趙暘銘回來的這天,作坊裏也剛把最近的一個訂單完成,送了一口氣的同時,吳玲玉讓木筆她們燒了一大桶水,泡了一個時辰的熱水澡,才舍得起來。她一遍跟珍兒感慨著重新又活了過來,一遍抱怨著趙暘銘跟南星。
木香興衝衝跑進來高興的嚷著:“趙管事回來了。”她一下子就起了身,往外院衝去。
他們見麵肯定又要鬧騰一番的,現在去肯定也不能談正事,珍兒就沒起身,懶懶的坐在凳子上。
木香想著那高頭大馬上坐著的威風凜凜的人,隻覺得煞氣撲來,忍不住道:“東家,趙管事也不知道從哪裏帶的人回來,看著可嚇人了。”
趙暘銘帶人回來?珍兒也是一怔,起身道:“走,我們去前麵看看。”木香還有些心有餘悸,緊跟在珍兒身後往前院走去。
吳玲玉一路跑到前院,還沒看到人就開始嚷嚷:“趙暘銘,你還知道回來呀?我還以為你被那個小妖精給勾走了魂了呢。你知道姑奶奶最近過的什麼日子,你個……”叫嚷的聲音看到來人戛然而止。
珍兒緊跟著她身後出了垂花門,還沒反應過來她怎麼突然不鬧騰了,就見她臉色一變,急忙轉身往回跑。
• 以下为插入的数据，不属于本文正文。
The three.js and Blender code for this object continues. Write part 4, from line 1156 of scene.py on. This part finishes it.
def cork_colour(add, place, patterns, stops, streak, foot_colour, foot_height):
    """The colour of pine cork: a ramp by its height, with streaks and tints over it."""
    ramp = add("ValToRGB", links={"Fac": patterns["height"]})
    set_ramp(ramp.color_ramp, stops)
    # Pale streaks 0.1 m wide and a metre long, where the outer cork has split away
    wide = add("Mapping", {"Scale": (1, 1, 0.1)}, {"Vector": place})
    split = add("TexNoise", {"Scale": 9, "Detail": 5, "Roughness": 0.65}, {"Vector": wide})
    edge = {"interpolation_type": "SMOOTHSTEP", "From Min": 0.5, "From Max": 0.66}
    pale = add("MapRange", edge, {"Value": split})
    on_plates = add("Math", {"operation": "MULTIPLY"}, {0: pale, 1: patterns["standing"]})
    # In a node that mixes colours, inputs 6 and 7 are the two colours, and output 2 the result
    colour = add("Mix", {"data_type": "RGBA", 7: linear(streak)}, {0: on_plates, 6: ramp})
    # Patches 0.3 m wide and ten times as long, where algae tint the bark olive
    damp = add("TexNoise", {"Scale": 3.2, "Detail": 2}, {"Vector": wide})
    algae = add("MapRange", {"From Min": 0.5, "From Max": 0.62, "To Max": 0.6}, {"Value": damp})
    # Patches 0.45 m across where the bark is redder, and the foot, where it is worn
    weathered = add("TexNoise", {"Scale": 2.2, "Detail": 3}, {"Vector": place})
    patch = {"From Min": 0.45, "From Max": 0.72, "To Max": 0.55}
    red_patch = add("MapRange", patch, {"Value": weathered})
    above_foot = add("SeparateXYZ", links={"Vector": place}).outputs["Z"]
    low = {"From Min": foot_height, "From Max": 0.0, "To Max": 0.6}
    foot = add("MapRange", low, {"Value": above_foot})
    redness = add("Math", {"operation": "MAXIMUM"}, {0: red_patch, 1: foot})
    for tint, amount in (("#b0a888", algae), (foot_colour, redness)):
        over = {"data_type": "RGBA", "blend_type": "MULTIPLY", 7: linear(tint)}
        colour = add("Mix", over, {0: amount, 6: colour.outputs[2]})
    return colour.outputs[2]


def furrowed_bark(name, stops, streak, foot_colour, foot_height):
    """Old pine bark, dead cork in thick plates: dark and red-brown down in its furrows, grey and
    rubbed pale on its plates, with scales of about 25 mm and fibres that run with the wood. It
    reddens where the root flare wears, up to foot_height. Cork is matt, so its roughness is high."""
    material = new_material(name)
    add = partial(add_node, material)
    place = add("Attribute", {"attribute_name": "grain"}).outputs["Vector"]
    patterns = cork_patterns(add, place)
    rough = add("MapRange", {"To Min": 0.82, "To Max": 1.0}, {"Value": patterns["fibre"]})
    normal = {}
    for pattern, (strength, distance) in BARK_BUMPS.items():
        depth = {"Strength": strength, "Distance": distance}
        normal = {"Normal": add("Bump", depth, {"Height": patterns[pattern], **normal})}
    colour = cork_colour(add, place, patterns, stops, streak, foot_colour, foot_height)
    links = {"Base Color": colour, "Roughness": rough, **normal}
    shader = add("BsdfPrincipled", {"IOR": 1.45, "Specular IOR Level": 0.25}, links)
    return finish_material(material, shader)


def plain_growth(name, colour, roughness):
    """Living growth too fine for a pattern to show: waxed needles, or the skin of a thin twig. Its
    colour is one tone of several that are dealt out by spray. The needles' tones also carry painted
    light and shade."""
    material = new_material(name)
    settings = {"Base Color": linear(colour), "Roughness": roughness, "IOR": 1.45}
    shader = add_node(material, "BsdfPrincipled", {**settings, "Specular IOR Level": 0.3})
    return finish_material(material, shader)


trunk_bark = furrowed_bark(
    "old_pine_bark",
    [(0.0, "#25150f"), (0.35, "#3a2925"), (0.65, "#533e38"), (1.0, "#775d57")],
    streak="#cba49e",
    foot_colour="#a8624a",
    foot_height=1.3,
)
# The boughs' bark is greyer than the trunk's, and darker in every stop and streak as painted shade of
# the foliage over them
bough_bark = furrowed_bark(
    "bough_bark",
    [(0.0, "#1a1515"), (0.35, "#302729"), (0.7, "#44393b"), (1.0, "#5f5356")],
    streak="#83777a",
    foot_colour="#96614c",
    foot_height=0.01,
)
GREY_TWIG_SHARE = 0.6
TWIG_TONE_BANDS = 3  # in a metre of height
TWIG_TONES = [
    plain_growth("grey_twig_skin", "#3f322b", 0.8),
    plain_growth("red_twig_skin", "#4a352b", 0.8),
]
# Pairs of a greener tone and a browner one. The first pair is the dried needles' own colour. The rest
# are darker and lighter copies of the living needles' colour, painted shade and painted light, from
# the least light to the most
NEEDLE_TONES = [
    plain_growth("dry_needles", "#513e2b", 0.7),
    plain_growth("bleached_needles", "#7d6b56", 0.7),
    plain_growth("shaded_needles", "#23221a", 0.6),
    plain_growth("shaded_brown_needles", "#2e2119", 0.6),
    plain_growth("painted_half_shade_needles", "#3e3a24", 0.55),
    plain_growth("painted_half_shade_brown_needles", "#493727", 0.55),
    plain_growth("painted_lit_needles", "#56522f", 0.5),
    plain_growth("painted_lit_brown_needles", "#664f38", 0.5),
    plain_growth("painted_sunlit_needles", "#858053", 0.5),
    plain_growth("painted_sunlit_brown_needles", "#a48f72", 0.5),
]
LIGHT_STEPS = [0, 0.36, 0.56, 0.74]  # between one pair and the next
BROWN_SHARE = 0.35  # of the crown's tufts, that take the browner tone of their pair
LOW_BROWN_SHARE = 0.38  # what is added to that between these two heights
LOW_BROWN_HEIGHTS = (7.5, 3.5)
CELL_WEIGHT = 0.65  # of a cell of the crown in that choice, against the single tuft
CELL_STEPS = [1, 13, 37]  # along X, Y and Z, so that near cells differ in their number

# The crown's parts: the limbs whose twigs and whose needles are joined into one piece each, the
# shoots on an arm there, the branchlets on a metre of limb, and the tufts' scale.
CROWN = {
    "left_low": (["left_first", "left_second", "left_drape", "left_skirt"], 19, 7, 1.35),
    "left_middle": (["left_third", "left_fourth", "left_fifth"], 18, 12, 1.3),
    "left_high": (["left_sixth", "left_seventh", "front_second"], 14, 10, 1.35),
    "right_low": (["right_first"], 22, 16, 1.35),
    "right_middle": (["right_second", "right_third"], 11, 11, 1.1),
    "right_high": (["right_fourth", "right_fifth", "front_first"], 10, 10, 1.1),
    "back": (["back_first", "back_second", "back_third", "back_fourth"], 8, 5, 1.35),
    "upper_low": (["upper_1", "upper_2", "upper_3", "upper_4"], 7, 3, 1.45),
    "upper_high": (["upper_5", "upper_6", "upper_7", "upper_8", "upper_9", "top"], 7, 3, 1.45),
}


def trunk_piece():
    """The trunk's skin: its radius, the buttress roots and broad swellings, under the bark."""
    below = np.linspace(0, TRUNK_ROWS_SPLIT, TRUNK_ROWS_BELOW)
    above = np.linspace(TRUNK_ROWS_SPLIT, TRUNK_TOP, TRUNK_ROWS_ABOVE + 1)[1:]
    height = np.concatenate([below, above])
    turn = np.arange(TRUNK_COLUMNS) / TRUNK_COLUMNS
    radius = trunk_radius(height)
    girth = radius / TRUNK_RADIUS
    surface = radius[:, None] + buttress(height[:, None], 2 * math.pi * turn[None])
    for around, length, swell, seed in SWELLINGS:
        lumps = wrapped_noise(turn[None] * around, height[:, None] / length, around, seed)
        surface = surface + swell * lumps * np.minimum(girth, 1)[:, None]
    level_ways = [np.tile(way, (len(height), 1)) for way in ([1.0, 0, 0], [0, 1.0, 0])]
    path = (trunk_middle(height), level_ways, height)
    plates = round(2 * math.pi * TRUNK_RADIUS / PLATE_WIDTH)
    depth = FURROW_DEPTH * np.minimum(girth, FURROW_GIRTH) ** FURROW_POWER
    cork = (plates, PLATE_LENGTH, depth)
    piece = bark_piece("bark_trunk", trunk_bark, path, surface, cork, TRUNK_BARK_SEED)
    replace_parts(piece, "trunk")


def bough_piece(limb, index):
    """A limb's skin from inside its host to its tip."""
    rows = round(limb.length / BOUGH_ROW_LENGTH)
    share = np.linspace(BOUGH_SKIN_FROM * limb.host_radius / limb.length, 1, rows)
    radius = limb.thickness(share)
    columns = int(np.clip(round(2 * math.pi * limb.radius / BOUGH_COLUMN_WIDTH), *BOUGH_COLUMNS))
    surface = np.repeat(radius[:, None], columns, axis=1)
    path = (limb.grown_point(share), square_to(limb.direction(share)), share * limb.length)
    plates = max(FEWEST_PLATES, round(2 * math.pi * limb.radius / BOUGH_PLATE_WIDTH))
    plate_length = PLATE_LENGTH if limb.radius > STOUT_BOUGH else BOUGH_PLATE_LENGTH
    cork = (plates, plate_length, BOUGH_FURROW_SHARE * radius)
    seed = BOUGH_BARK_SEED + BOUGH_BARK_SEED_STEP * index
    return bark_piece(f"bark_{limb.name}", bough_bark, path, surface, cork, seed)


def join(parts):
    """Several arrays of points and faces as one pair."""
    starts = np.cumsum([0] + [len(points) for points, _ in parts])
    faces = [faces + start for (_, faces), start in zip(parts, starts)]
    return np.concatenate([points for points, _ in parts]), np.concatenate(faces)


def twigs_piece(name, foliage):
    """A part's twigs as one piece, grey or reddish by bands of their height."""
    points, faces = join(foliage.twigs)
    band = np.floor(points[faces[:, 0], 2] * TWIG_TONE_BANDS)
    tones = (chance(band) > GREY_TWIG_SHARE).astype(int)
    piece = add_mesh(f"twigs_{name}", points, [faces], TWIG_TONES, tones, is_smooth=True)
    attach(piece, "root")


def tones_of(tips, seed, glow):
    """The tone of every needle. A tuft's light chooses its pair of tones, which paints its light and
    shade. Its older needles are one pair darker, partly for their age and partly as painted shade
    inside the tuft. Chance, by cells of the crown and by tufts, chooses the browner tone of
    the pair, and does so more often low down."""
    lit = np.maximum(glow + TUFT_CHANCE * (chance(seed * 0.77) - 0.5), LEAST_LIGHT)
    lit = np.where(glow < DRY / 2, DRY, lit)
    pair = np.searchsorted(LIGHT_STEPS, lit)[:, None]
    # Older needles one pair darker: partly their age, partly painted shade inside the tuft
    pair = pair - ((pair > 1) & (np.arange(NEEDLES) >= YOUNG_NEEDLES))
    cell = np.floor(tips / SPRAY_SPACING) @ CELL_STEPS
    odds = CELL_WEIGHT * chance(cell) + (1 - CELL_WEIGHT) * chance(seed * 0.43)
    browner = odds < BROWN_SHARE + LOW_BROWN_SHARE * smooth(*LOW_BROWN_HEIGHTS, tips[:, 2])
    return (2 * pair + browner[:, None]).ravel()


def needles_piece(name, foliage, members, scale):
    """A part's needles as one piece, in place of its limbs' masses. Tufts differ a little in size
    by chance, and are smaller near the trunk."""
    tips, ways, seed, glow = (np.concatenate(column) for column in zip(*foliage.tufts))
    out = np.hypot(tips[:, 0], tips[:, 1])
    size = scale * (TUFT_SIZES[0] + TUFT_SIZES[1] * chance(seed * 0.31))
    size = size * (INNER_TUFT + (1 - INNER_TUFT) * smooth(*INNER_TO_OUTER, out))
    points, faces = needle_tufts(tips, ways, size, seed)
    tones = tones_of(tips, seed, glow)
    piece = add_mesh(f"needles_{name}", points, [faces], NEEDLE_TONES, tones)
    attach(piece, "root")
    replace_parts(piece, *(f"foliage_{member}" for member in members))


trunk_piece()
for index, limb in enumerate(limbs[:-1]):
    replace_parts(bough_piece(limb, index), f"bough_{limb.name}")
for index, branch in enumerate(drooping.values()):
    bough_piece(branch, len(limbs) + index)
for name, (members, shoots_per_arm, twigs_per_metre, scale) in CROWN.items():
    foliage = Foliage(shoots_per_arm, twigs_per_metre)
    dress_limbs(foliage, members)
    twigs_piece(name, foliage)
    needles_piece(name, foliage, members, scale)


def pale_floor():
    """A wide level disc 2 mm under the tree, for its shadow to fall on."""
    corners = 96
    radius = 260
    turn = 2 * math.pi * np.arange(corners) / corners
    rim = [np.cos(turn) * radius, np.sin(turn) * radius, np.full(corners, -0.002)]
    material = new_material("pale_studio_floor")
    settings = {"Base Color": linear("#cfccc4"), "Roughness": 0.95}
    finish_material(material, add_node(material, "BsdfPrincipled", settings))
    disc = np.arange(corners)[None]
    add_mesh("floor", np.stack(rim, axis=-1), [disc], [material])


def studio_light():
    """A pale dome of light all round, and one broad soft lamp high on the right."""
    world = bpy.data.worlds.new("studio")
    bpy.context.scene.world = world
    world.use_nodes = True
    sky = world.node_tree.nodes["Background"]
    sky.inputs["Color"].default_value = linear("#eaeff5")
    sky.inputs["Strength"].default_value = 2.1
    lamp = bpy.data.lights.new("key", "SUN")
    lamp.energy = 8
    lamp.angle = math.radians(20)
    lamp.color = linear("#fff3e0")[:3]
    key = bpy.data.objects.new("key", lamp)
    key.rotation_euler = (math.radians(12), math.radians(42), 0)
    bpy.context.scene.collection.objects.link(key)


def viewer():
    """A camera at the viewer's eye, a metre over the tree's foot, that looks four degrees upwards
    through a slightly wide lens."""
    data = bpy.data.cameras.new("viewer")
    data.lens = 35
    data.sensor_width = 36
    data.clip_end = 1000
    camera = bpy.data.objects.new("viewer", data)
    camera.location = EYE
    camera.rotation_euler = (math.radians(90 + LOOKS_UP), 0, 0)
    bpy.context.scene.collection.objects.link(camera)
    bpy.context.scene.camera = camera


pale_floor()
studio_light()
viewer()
珍兒他們還沒反應過來,又一道身影從她們身邊經過。
趙暘銘氣定神閑的走到珍兒身邊,淡淡道:“那人是吳姑娘的未婚夫,這幾年一直在到處找她,我看還是讓他們自己談談吧。”
珍兒覺得吳玲玉未婚夫這個消息太讓人震撼了,一時有些目瞪口呆,難以接受,更讓她意外的是,“你不是喜歡玉姐姐嗎?你不傷心?”
趙暘銘氣結,深深看了她一眼,回了自己屋。
“吳姑娘的未婚夫,好嚇人呀!”木香也呆呆的道。
吳玲玉一路奔回房緊緊抵著門,心裏撲通跳個不停,想到剛剛那人的目光,隻恨不得自己變成路邊的一棵草,不要讓人注意到的好。
“吳玲玉,你是自己開門,還是等我踹門?”來人在門口冷冷道。
簡月娘在屋裏給方海他們做衣裳,聽到動靜出門,一看到門口的人頓時愣住了。
“月娘,這位是玉姐姐的未婚夫,他來找玉姐姐的。”珍兒跟木香匆匆趕來,怕簡月娘責怪來人沒有規矩,忙開口解釋著。
簡月娘握緊了手裏的針,微眯了眯眼,想再看清楚些。
“月娘,你怎麼在這兒?”來人倒是比她先開口。
一聽聲音,簡月娘就知道,錯不了,頓時有些老淚縱橫,“孫少爺,真的是你?”
來人沒想到在這裏會碰到熟人,還是從小看著他長大的人,頓時生出人生何處不相逢之感。
這邊吳玲玉死死抵著門,來人也不怕她會在他眼皮子底下逃走,就攙扶著簡月娘進屋敘舊。
珍兒跟木香、木蓮等人在旁邊聽的一愣一愣的,完全沒想到這些人之間的緣分這麼的奇妙。